DVD: Broken Sky (Hernández, 2006)

This film will live in my brain, forever, with the name Armond White attached to it, much in the same way that I always think of Roger Ebert when I think of Haggis’ Crash. What these two have in common is that both critics picked the respective film as the best of the year in which it was released. The difference in the two, though, is that I actually think that Ebert thought that Crash was the best film of its year. Broken Sky, on the other hand, has no business being praised by a major film critic, and I think that White had his thumbs at his temples, waving his other eight fingers back and forth when he published is review of Hernández’s film, and then erected his middle finger when he placed it at the top of his Top 10 of 2006 list.
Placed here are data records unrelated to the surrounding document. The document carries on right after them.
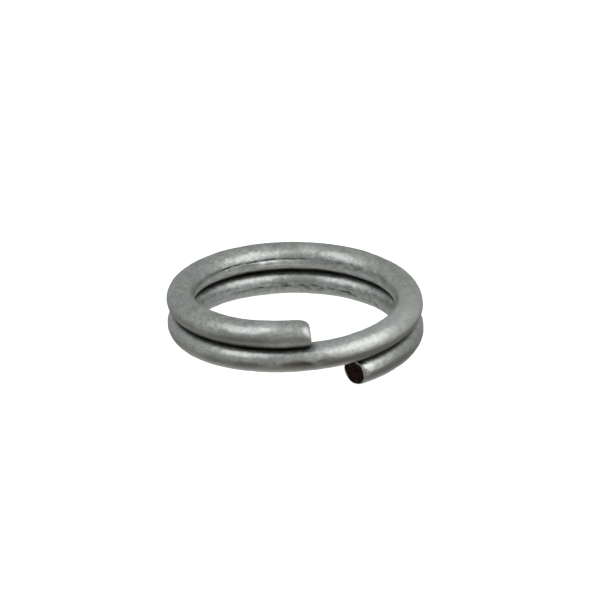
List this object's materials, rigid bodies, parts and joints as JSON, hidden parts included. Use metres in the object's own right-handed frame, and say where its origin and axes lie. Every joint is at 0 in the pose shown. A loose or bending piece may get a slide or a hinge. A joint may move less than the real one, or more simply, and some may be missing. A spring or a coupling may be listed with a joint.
{
  "type": "split key ring",
  "caption": "Split key ring of sprung plated-steel wire, wound in touching coils whose cut ends prise apart to take a key and spring shut behind it.",
  "frame": {"origin": "Middle of the coil: on the coil's mean axis, midway between the two cut ends in height.", "axes": "+Z is the coil's axis and points to the side where the upper cut end is. -Y points from the axis towards the upper cut end. The wire goes down clockwise, seen from +Z."},
  "size_m": [0.015, 0.0155, 0.0048],
  "materials": {
    "plated_wire": "satin grey plating over drawn spring steel, faintly mottled, with die lines along the wire"
  },
  "bodies": {
    "upper_tip": {"upper_tip": "plated_wire"},
    "upper_coil_left": {"upper_coil_left": "plated_wire"},
    "upper_coil_back_left": {"upper_coil_back_left": "plated_wire"},
    "upper_coil_back": {"upper_coil_back": "plated_wire"},
    "upper_coil_back_right": {"upper_coil_back_right": "plated_wire"},
    "upper_coil_right": {"upper_coil_right": "plated_wire"},
    "crossover": {"crossover": "plated_wire"},
    "lower_coil_front_left": {"lower_coil_front_left": "plated_wire"},
    "lower_coil_left": {"lower_coil_left": "plated_wire"},
    "lower_coil_back_left": {"lower_coil_back_left": "plated_wire"},
    "lower_coil_back": {"lower_coil_back": "plated_wire"},
    "lower_coil_right": {"lower_coil_right": "plated_wire"},
    "lower_tip": {"lower_tip": "plated_wire"}
  },
  "joints": [
    {"name": "upper_tip_flex", "type": "hinge", "parent": "upper_coil_left", "child": "upper_tip", "pos_m": [-0.00482, -0.00488, 0.00135], "axis": [-0.206, -0.9783, 0.0212], "range_deg": [0, 1.32], "stiffness_Nm_per_rad": 0.0103},
    {"name": "upper_coil_left_flex", "type": "hinge", "parent": "upper_coil_back_left", "child": "upper_coil_left", "pos_m": [-0.00659, 0.00094, 0.00111], "axis": [-0.6275, -0.7779, 0.0335], "range_deg": [0, 2.66], "stiffness_Nm_per_rad": 0.00913},
    {"name": "upper_coil_back_left_flex", "type": "hinge", "parent": "upper_coil_back", "child": "upper_coil_back_left", "pos_m": [-0.00297, 0.00583, 0.00086], "axis": [-0.942, -0.3334, 0.0388], "range_deg": [0, 3.5], "stiffness_Nm_per_rad": 0.00856},
    {"name": "upper_coil_back_flex", "type": "hinge", "parent": "upper_coil_back_right", "child": "upper_coil_back", "pos_m": [0.00306, 0.00583, 0.00062], "axis": [-0.8912, 0.452, 0.0394], "range_deg": [0, 3.25], "stiffness_Nm_per_rad": 0.00852},
    {"name": "upper_coil_back_right_flex", "type": "hinge", "parent": "upper_coil_right", "child": "upper_coil_back_right", "pos_m": [0.0066, 0.00098, 0.00037], "axis": [-0.1581, 0.9866, 0.0395], "range_deg": [0, 1.83], "stiffness_Nm_per_rad": 0.00852},
    {"name": "upper_coil_right_flex", "type": "hinge", "parent": "crossover", "child": "upper_coil_right", "pos_m": [0.00476, -0.00472, 0.00012], "axis": [0.706, 0.7072, 0.0395], "range_deg": [0, 0.377], "stiffness_Nm_per_rad": 0.00852},
    {"name": "lower_coil_front_left_flex", "type": "hinge", "parent": "crossover", "child": "lower_coil_front_left", "pos_m": [-0.00097, -0.00659, -0.00012], "axis": [-0.9876, 0.1522, -0.0392], "range_deg": [0, 0.377], "stiffness_Nm_per_rad": 0.00852},
    {"name": "lower_coil_left_flex", "type": "hinge", "parent": "lower_coil_front_left", "child": "lower_coil_left", "pos_m": [-0.0059, -0.00307, -0.00037], "axis": [-0.4655, 0.8842, -0.039], "range_deg": [0, 1.83], "stiffness_Nm_per_rad": 0.00852},
    {"name": "lower_coil_back_left_flex", "type": "hinge", "parent": "lower_coil_left", "child": "lower_coil_back_left", "pos_m": [-0.00602, 0.00302, -0.00062], "axis": [0.431, 0.9015, -0.039], "range_deg": [0, 3.25], "stiffness_Nm_per_rad": 0.00852},
    {"name": "lower_coil_back_flex", "type": "hinge", "parent": "lower_coil_back_left", "child": "lower_coil_back", "pos_m": [-0.00123, 0.00673, -0.00086], "axis": [0.9488, 0.3136, -0.0388], "range_deg": [0, 3.5], "stiffness_Nm_per_rad": 0.00856},
    {"name": "lower_coil_right_flex", "type": "hinge", "parent": "lower_coil_back", "child": "lower_coil_right", "pos_m": [0.00457, 0.00509, -0.00111], "axis": [0.9734, -0.2265, -0.0346], "range_deg": [0, 2.66], "stiffness_Nm_per_rad": 0.00913},
    {"name": "lower_tip_flex", "type": "hinge", "parent": "lower_coil_right", "child": "lower_tip", "pos_m": [0.00664, -0.00054, -0.00135], "axis": [0.7811, -0.6241, -0.0221], "range_deg": [0, 1.32], "stiffness_Nm_per_rad": 0.0103}
  ],
  "couplings": [
    {"joint": "upper_tip_flex", "follows": "upper_coil_back_left_flex", "ratio": 0.37823},
    {"joint": "upper_coil_left_flex", "follows": "upper_coil_back_left_flex", "ratio": 0.76044},
    {"joint": "upper_coil_back_flex", "follows": "upper_coil_back_left_flex", "ratio": 0.92842},
    {"joint": "upper_coil_back_right_flex", "follows": "upper_coil_back_left_flex", "ratio": 0.5234},
    {"joint": "upper_coil_right_flex", "follows": "upper_coil_back_left_flex", "ratio": 0.10721},
    {"joint": "lower_coil_front_left_flex", "follows": "lower_coil_back_flex", "ratio": 0.10721},
    {"joint": "lower_coil_left_flex", "follows": "lower_coil_back_flex", "ratio": 0.5234},
    {"joint": "lower_coil_back_left_flex", "follows": "lower_coil_back_flex", "ratio": 0.92842},
    {"joint": "lower_coil_right_flex", "follows": "lower_coil_back_flex", "ratio": 0.76044},
    {"joint": "lower_tip_flex", "follows": "lower_coil_back_flex", "ratio": 0.37823}
  ]
}
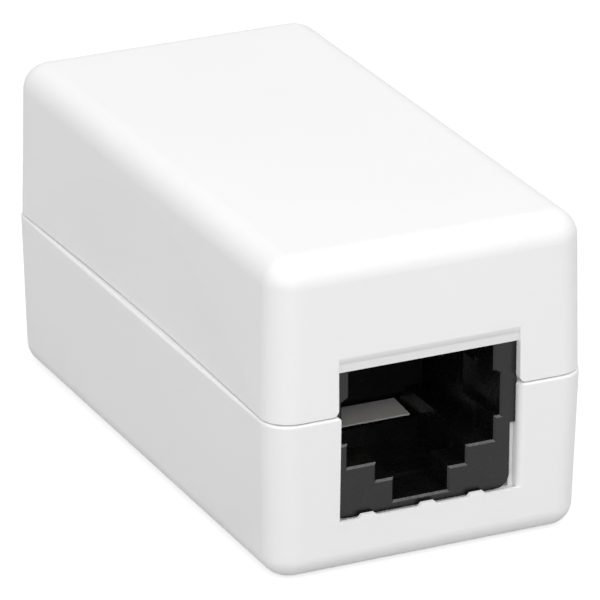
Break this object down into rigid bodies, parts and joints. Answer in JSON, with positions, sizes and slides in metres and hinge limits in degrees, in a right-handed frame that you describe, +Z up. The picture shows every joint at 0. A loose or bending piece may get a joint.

Adding to the insult, is that he had the audacity to bring up this film in his review of Weerasethakul’s Syndromes and a Century, writing that “[Syndromes’] exploration of sexual passion resists Hernández’s wonderment and depth.” Taken from White, one should probably take this as a compliment for Weerasethakul’s film, but if it’s not, I don’t know that White and I watched the same film. Broken Sky blatantly avoids depth so much so that I assumed that ‘lack of depth’ was Hernández’s thesis. Characters in this film just will not speak to each other, especially the two leads. If one of Hernández’s rules for the film was to create a film in which the characters do not speak to each other, I might have bought into it. But they can speak, and they do a couple of times, which makes all of the moments when they aren’t speaking, and they obviously should be, awkward and self-conscious. If my boyfriend is going to make out with someone else at a club, there are going to be words between us. If the two leads were to actually have a discussion about this, it probably would have been more interesting, and provided more ‘depth’ to the characters, than watching both of them look at each other with sad faces for the rest of the night (and film). The lack of speech and excessive length are clearly gimmicks employed to create a sense of artfulness. In the end this felt like any other gay film that gives gay films a bad name: promiscuous characters who can go from being madly in love with one guy to falling in love with another guy the next moment, all based on a glance and a kiss. Armond White calling this an important film is not only inaccurate, but detrimental to the reputation of GLBT filmmaking.